The pthreads library and the underlying hardware cache-coherent memory implement the sharing of global arrays and scalars.  You need to be careful about how you distribute the iterations (and thus the data) of a forpar.  Note that sharing in the hardware is accomplished at a cache-line granularity.  And briefly, only one processor at a time can own write-permission to a cache-line.  Think about what this means for iteration and data distribution.


Implementation

Traditionally, data-parallelization is a high-level transformation, performed on the high-level intermediate representation.  Just to get your started, we are going to briefly discuss some implementation issues. 

First, if you are data-parallelizing, your generated assembly must call
set_num_threads() before calling  create_and_run_threads()

In your high-level IR, you might create a function call containing the body of a
forpar loop.  This function would accept a single argument, a pointer to an integer thread ID, that the function will use to determine which iterations of the forpar loop the thread is responsible for executing.  The lecture on Parallelization  discussed how to accomplish this distribution using a traditional for loop.

We have not discussed pointers much, but you might want to add some hooks in your compiler for dealing with pointer types.  In the compiler-generated function, you are passed a pointer to the ID.  The pointer is passed in %rdi (the first argument register).  You can deference the pointer using an addressing mode:

    movq    (%rdi), %rax    

This will load the value of the memory location pointed to by %rdi into %rax.
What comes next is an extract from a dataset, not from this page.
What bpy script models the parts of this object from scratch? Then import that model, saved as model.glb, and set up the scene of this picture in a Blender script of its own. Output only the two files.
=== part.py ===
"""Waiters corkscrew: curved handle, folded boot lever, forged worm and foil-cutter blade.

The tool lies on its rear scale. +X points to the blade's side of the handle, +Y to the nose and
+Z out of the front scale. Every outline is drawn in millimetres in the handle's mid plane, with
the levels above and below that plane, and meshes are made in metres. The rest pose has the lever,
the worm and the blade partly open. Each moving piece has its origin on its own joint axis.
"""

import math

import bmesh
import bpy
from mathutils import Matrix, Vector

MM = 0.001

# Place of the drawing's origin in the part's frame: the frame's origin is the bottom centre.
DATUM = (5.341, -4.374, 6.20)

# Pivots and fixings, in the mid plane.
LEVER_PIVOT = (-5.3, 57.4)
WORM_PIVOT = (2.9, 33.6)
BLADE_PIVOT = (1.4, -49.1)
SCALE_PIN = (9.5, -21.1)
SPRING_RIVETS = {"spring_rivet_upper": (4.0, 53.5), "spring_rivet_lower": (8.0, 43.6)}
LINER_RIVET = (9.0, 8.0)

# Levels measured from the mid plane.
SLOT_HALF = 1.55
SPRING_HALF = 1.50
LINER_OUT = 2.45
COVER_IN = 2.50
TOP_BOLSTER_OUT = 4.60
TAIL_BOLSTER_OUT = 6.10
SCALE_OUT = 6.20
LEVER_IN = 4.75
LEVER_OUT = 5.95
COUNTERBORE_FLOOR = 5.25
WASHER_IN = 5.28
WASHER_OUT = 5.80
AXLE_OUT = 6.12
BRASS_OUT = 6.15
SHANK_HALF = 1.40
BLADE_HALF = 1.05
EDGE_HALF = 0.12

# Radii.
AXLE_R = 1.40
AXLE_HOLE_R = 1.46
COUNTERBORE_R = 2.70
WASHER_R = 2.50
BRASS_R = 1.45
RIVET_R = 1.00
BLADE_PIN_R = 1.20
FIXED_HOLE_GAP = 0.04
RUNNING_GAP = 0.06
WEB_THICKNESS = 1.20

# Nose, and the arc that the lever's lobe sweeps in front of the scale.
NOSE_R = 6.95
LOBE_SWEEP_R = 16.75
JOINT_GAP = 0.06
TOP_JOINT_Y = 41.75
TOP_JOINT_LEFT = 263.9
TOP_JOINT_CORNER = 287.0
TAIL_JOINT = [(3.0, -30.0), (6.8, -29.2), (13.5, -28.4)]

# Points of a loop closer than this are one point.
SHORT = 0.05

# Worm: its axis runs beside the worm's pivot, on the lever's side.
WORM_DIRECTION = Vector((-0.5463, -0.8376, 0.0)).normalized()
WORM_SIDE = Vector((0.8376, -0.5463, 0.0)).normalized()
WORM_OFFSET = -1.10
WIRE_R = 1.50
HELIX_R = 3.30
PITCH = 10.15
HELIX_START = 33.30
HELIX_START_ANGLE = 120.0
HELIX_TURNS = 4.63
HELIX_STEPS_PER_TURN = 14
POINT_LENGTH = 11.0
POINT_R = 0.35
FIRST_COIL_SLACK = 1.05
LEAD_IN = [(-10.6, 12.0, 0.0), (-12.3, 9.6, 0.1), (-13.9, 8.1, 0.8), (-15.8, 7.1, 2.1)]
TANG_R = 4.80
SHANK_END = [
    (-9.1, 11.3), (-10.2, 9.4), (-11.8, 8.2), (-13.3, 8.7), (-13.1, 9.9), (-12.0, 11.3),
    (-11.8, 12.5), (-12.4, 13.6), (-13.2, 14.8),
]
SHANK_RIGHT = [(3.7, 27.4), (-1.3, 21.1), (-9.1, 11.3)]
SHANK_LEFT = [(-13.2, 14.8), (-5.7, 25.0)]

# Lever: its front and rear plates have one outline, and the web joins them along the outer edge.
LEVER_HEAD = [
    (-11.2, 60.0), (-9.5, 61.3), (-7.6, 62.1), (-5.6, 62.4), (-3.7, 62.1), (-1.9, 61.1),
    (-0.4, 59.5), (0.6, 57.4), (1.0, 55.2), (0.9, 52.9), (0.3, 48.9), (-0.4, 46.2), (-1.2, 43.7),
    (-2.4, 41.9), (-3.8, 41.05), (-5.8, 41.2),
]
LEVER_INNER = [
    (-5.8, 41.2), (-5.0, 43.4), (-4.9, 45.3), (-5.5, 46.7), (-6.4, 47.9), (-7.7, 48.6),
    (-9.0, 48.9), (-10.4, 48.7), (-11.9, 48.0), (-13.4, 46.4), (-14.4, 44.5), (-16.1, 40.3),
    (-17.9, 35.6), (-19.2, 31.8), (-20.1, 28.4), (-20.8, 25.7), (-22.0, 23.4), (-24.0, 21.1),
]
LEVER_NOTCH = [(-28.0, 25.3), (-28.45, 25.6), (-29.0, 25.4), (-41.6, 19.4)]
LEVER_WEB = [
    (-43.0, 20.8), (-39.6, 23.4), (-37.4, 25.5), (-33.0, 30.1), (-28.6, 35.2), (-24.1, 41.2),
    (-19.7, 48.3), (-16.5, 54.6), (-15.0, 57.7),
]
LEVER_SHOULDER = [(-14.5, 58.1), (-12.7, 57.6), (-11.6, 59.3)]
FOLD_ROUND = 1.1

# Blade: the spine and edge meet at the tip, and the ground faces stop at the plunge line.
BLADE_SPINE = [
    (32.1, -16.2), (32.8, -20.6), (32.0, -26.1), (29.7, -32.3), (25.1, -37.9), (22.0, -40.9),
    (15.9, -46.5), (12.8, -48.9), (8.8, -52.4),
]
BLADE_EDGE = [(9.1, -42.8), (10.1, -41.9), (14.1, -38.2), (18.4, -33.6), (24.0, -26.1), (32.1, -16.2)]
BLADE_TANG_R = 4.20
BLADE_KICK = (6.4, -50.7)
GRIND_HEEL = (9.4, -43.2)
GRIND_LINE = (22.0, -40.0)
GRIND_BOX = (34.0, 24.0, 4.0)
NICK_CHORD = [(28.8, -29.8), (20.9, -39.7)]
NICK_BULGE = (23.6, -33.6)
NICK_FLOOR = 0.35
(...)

Now the integer value of the ID is in %rax.

When execution reaches a
forpar loop, the generated assembly code instead calls create_and_run_threads() with the address to the compiler-generated function as the argument.  This is easily accomplished.  If we have a compiler generated function f defined, we can pass its address as an argument with:

    movq     $f, %rdi
    call     create_and_run_threads

The library will then spawn i threads to execute the parallel iterations.  Calling each function (each f in this case) with a different integer ID, from 0 to i-1.  It is up to the pthread's runtime scheduler to assign threads to processors (cores) and to schedule the threads for execution.

Now, when you execute your program, the benchmarking output is a bit more complex, as it gives min, max, mean, stddev across all the threads spawned.  When benchmarking multi-threaded apps, your output will look like this:

libmonitor debug: (P21780,T0x2afb57e246e0) monitor_fini_process()
PapiEx Version:         0.99rc2
Executable:             /u/mgordon/6.035/par_lib/parallel
Processor:              AMD K8 Revision C
Clockrate:              1993.465942
Parent Process ID:      21773
Process ID:             21780
Hostname:               tyner
Options:                PAPI_TOT_CYC,NO_WRITE
Domain:                 User
Num. of threads:        5

                             min                     max                    mean                  stddev
                             ---                     ---                    ----                  ------
Real usecs :                1723                    8366                    3506                    2535
Real cycles :            3435408                16667275                 6987049                 5050770
Proc usecs :                1684                    4266                    2230                    1018
Proc cycles :            3355448                 8500196                 4444706                 2028198
PAPI_TOT_CYC:            2595252                 5923028                 3319077                 1303291

Event descriptions:
Event: PAPI_TOT_CYC
        Derived: No
        Short Description: Total cycles
        Long Description: Total cycles
        Developer's Notes:

The statistic you are interested in is now *max* "Real cycles" (or *max* "Real usec").  So in this case the program took 16667275 cycles of to finish.  You can use this metric to determine the implementation and parameters that work best.  Also, you can compare this directly to the "Real cycles" field in a serial execution of the program to see if there is a speed up from data-parallelization.  Don't use PAPI_TOT_CYC; it only counts user, non-blocked cycles.  For the derby we will be using the "real cycles" field because for parallelization we are generating system calls and we need to count this overhead.  You should arrive at similar results using "Real cycles" or "Real usecs".